** begin EXERCISE INPUT **

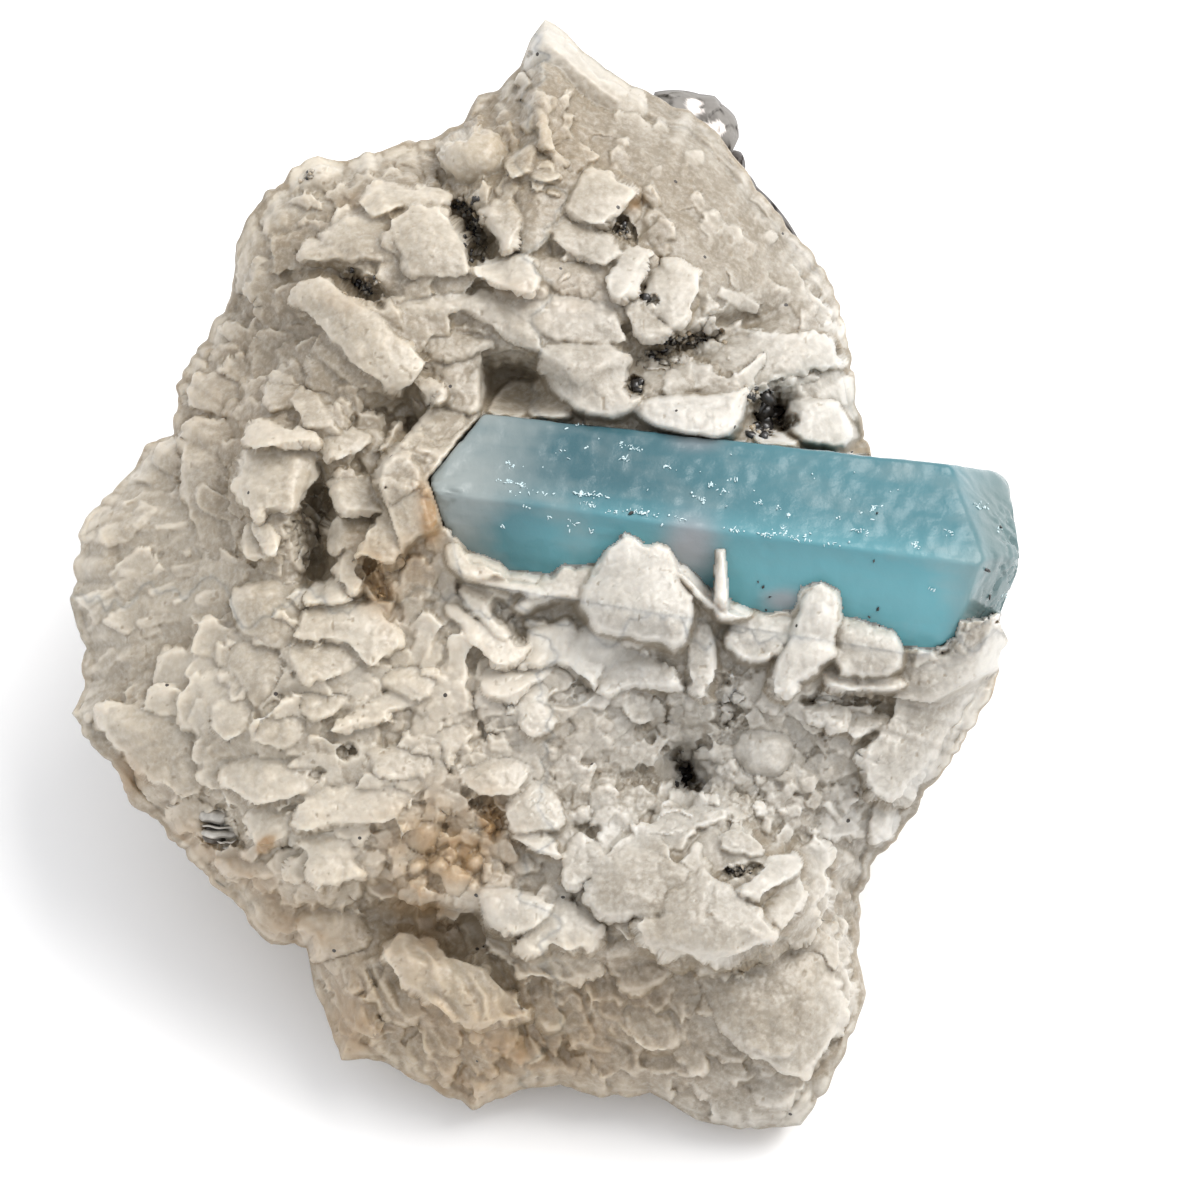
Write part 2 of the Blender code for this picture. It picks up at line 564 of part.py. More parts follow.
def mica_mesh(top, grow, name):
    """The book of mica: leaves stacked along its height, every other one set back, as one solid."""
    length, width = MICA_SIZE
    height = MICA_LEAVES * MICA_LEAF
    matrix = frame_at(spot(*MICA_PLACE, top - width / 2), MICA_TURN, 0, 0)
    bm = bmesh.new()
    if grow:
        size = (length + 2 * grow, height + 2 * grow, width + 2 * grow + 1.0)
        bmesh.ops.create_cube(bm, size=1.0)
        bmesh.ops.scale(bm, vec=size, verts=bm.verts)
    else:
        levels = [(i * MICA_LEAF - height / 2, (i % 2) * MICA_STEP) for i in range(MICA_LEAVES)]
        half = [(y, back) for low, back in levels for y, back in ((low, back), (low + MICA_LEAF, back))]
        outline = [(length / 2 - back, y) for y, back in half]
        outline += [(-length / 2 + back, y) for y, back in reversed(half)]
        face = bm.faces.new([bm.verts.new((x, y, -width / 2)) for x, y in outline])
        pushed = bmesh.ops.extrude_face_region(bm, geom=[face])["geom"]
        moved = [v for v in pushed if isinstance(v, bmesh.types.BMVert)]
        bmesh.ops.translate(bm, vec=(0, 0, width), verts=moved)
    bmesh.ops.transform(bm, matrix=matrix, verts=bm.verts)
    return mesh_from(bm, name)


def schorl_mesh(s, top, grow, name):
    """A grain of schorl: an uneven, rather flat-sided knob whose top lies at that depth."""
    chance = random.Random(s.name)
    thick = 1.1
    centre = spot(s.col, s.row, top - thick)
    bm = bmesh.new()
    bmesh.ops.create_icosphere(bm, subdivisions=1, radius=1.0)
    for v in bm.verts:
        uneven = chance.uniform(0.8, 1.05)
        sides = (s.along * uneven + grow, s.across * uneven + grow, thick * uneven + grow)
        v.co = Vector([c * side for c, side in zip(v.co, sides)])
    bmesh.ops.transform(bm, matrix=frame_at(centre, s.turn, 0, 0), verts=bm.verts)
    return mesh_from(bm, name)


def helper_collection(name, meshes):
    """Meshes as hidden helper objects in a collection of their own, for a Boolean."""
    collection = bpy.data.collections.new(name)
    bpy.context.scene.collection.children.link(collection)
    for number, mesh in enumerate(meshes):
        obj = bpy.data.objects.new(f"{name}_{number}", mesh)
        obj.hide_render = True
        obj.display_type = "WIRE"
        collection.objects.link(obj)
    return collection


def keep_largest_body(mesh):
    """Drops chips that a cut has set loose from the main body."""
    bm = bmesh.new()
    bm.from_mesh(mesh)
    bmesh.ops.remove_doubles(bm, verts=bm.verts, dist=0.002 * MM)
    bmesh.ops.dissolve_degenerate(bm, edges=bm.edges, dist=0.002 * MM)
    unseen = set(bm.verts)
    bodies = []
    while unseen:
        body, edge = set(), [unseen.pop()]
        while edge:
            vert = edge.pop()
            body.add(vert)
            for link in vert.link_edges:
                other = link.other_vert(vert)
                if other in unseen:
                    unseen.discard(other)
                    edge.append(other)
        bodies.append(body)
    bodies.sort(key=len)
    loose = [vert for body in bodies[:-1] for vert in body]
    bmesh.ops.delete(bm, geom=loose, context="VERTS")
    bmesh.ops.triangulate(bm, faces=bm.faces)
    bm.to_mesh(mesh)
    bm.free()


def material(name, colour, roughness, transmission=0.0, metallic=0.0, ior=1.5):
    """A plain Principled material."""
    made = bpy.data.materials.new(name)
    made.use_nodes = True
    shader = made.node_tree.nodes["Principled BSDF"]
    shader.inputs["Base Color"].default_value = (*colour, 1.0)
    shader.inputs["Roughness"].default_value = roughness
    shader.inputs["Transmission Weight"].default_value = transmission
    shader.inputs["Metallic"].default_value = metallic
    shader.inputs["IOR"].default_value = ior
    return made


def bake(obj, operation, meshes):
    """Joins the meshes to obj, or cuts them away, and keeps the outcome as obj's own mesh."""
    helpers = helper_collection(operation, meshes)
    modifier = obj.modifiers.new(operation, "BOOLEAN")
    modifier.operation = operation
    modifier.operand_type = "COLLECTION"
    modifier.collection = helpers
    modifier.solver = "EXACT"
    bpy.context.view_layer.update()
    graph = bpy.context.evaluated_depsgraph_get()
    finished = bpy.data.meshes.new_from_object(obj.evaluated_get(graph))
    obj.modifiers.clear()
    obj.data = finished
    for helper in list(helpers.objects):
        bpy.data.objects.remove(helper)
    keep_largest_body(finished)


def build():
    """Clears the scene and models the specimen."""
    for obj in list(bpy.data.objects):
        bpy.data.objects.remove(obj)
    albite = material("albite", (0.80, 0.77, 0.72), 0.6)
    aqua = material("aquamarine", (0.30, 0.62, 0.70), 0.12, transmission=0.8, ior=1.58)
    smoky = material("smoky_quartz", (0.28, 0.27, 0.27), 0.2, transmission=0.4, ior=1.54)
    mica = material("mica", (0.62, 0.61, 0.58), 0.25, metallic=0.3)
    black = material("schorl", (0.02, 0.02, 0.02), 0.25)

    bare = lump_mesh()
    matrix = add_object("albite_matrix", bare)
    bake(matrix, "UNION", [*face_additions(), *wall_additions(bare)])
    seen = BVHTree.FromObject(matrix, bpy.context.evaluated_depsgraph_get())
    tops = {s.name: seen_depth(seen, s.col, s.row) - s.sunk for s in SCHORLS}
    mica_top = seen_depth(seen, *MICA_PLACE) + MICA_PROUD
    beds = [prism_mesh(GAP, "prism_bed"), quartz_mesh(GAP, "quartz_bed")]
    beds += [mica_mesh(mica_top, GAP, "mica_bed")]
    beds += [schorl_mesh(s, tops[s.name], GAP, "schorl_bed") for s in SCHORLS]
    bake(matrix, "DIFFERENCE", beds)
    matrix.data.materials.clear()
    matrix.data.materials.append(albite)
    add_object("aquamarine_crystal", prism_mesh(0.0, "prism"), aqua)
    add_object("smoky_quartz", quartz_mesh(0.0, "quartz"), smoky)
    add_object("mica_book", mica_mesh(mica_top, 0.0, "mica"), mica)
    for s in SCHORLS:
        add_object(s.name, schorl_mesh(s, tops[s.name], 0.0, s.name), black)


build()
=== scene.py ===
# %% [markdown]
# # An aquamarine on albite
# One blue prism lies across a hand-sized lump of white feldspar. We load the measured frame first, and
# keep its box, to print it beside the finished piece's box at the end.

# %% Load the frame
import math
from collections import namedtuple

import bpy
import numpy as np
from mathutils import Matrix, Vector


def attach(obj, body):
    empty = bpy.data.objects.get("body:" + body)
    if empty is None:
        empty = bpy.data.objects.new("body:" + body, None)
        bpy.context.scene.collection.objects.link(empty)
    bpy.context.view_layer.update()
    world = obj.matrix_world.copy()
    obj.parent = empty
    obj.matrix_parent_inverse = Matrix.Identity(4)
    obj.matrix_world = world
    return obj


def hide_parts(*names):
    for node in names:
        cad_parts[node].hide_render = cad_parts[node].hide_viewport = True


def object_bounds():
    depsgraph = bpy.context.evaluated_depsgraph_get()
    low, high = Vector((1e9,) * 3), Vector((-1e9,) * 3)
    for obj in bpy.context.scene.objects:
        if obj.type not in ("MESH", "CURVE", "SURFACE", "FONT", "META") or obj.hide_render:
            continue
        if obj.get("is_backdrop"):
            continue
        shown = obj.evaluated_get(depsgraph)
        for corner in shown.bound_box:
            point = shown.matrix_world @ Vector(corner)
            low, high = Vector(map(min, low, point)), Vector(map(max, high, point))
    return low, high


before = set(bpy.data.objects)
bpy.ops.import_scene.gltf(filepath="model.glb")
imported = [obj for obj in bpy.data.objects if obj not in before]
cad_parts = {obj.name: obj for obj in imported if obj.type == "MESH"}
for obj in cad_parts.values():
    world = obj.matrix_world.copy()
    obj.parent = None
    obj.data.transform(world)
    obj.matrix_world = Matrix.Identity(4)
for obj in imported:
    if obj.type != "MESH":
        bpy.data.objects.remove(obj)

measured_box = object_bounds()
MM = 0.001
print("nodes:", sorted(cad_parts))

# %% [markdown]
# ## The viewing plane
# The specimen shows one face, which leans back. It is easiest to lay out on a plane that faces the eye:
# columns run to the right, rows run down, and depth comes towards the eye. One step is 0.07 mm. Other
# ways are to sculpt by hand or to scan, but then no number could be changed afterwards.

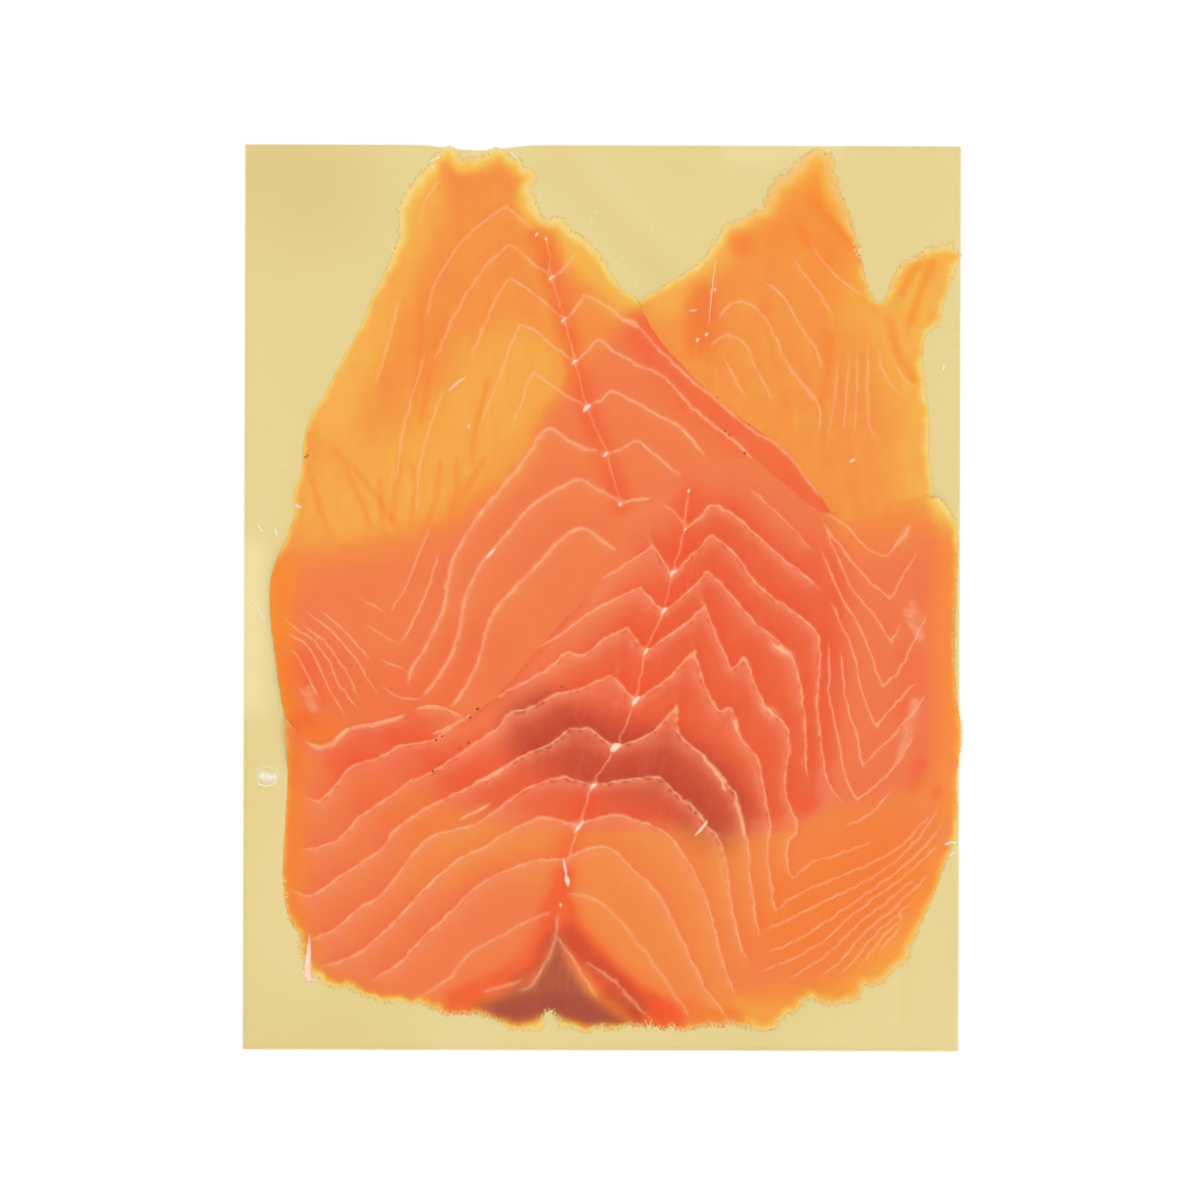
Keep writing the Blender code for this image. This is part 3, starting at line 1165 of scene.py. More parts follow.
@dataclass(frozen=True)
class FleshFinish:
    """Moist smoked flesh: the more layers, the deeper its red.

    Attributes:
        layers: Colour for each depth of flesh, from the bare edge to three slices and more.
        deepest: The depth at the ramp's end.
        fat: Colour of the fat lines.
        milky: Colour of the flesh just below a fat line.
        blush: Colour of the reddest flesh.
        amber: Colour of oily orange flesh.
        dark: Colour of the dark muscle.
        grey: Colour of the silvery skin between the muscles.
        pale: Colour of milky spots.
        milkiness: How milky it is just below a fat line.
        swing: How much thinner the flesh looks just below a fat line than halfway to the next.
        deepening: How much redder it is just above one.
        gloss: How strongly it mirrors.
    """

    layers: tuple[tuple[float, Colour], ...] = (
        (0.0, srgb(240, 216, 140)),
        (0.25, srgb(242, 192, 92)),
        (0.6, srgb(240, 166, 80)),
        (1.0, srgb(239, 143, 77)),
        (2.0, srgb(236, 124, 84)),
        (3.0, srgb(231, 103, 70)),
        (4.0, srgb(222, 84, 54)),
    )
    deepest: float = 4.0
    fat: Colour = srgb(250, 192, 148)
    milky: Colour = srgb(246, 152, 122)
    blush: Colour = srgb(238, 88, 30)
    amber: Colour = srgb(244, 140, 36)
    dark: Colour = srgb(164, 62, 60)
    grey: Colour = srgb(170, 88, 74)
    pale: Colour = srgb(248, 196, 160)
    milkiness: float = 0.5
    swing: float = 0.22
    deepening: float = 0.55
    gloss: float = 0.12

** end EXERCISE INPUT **

--- EXERCISE REQUIREMENTS ---
In the listing above, find the line containing "if empty is" and the line containing "obj.parent = empty", then repeat those two lines and everything between them exactly.

--- SOLUTION FOR THIS TASK ---
    if empty is None:
        empty = bpy.data.objects.new("body:" + body, None)
        bpy.context.scene.collection.objects.link(empty)
    bpy.context.view_layer.update()
    world = obj.matrix_world.copy()
    obj.parent = empty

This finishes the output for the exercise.